Long ago (Jan. 29) I called out amateurs who believe their own (faulty, incomplete, speculative) medical advice to be superior to professional consensus.
Now another voice (Phil Neiman, Dec. 8) is dispensing crackpot quackery, and hoping that a (flawed) COVID misinformation bill fails, so that “free speech” will rule. Let’s first recognize that this is not the constitutional “free speech” that this author hangs his memescapery onto. He thus employs a deception that is sly, sneaky, but common among conservatives. It’s also pretty doggone desperate.
Franklin, Adams, Jefferson were anything but capricious in their intent. Constitutionally enshrined free speech is not intended to enable liars and dishonest actors. It is meant to allow citizens to provide their candid feedback to the government, and for the government to take appropriate action. To believe our founders meant for it to endorse misinformation, or a speculative unprofessional fringe, is to enable ignorance/evil. People who believe that approach will culturally/socially undermine truth, justice and the American Way. (Or, “…a better tomorrow…”)
Pandemics and epidemics are deadly.
As a national security issue our defenses against them are formulated as we would against our enemies in warfare. We weigh the costs and benefits, decide on appropriate actions, and defend citizens accordingly.

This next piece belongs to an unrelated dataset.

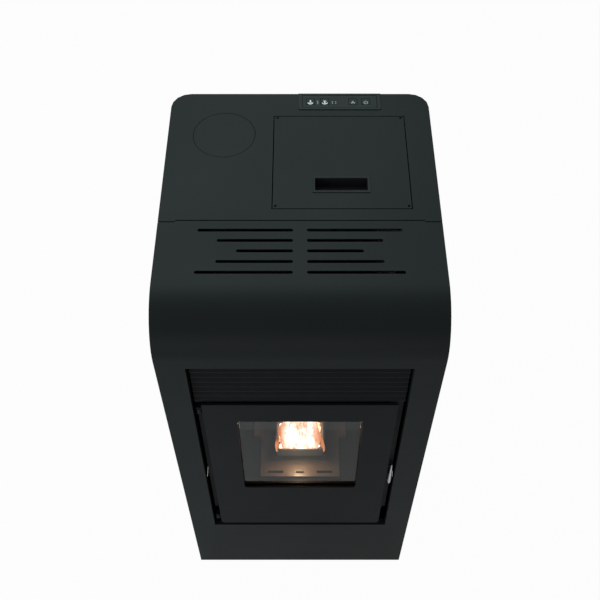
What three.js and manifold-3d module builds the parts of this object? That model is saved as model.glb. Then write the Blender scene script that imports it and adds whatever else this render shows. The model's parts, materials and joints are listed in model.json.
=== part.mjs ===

Yet, the author of the Dec. 8 opinion is right on one count: “Giving the government the ability to control speech from the medical community” would be an error.
Fortunately, the medical community has already spoken, and quite clearly: They are literally ALL on the side of COVID precaution.
And don’t worry: The community of health care providers already has numerous associations like the American Medical Association that self-regulate. The AMA can revoke medical credentials. In November 2021, they instituted a policy to combat disinformation by health care professionals. The policy includes study of the mis/disinformation and development of strategies against it.
Strategy and tactics, like any soldier might formulate: to understand, preclude and manage threats.
The (flawed) bill that irks the author of the Dec. 8 opinion attempts to enshrine the judgement of multiple professional communities who express frustration over the misinformation sphere that undoes their defensive and preventive work. Progressive for sure. Overreach: likely.
Still, I ask the Dec. 8 author to perform a full review of the prevailing guidance from the AMA, National Nurses United, CTSE.org, or literally any professional health care organization — the voice of the medical community — before he, an individual without credential, considers his own knowledge superior, whole, complete and authoritative.
Of course, predictably, it’s likely he’ll then migrate to “it’s a corrupt system” or cite some fringe of tribal exception mongers as authoritative.